Tomorrow, when it's light out, I'll take pictures and post them.

Thursday, May 27, 2010

Crunchy Clothes? No Thanks

The dryer is BROKEN. I repeat, the dryer is BROKEN. It's been on the fritz for awhile, but now it won't turn on without the circuit breaker popping. And everything else on that circuit is unplugged so I have no idea what the issue is. Kevin spent a good part of the morning trying to fix it and it looks like part of the motor burned out. We got it used from Dubizzle which is Dubai's version of Craigslist so now we're on the hunt for another one. Until then, I either let the laundry pile up or use the drying racks we have. I hate drying racks. For some reason they leave your clothes hard and crispy, no matter how much fabric softener I use.
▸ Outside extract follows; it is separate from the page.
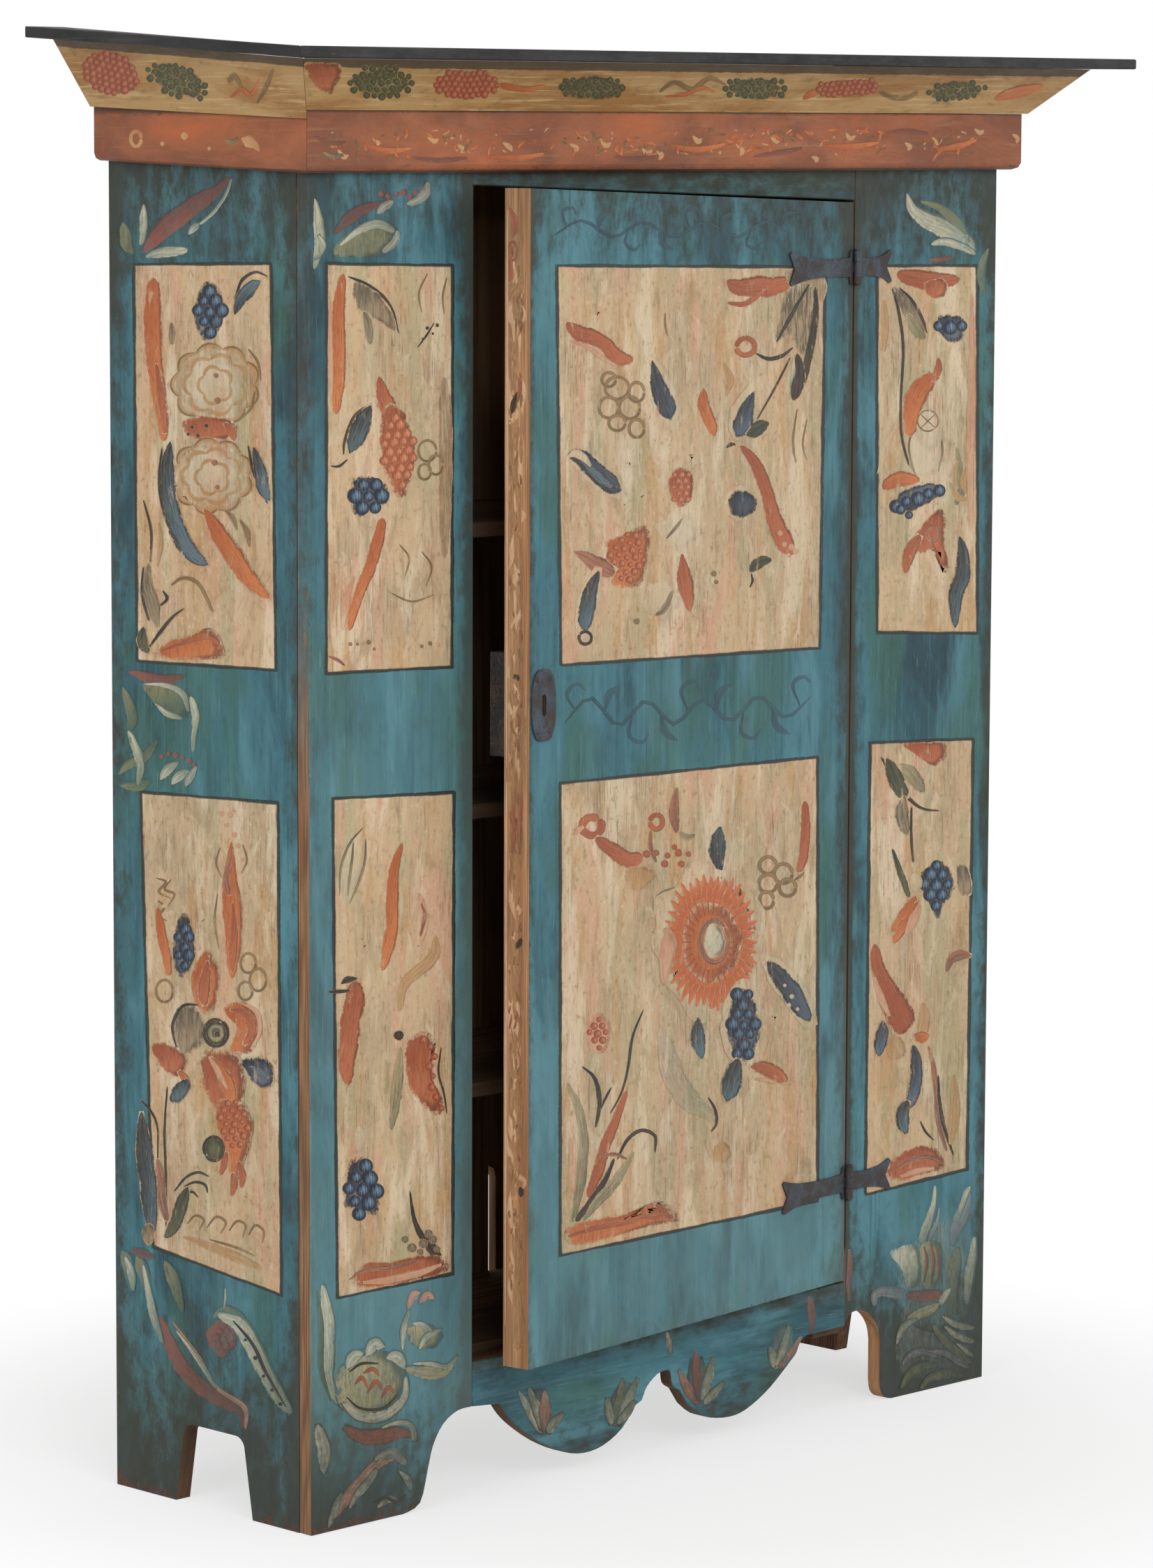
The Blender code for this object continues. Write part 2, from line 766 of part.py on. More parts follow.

Argh.

The rest of the day was completely wasted. I couldn't keep my eyes open any longer after only getting an hour and a half of sleep last night. I tried, believe me, I tried. I was really looking forward to working on my balcony garden. I know it's a little late in the season, but I have some strawberry seeds I want to plant, as well as some petunia and aster. I will get this done tomorrow, even if it means adopting Kevin's morning caffeine ritual, which is a lot.

Now to figure out something for dinner... but both of us are lazy tonight and settled in front of Shutter Island so it's pretty much guaranteed our kitchen won't be used.

Wide Awake

I returned to Dubai from the US a few days ago and I'm still suffering from a horrible case of jet lag. It's a little after 3am and I'm wide awake after napping most of the evening. I had been meaning to start a blog to kill a lot of the free time I have and I figured now is as good of a time as any.

I'm excited to share my failed recipe attempts as well as the rare successful one and any other household hurdles I'm able to overcome. I'd tell you that you're not allowed to laugh, but you are, alongside my husband, who laughs at me daily.

And now that this blog is officially no longer just an idea (and the dirty dishes are in the dishwasher), I'm off to try and get some sleep!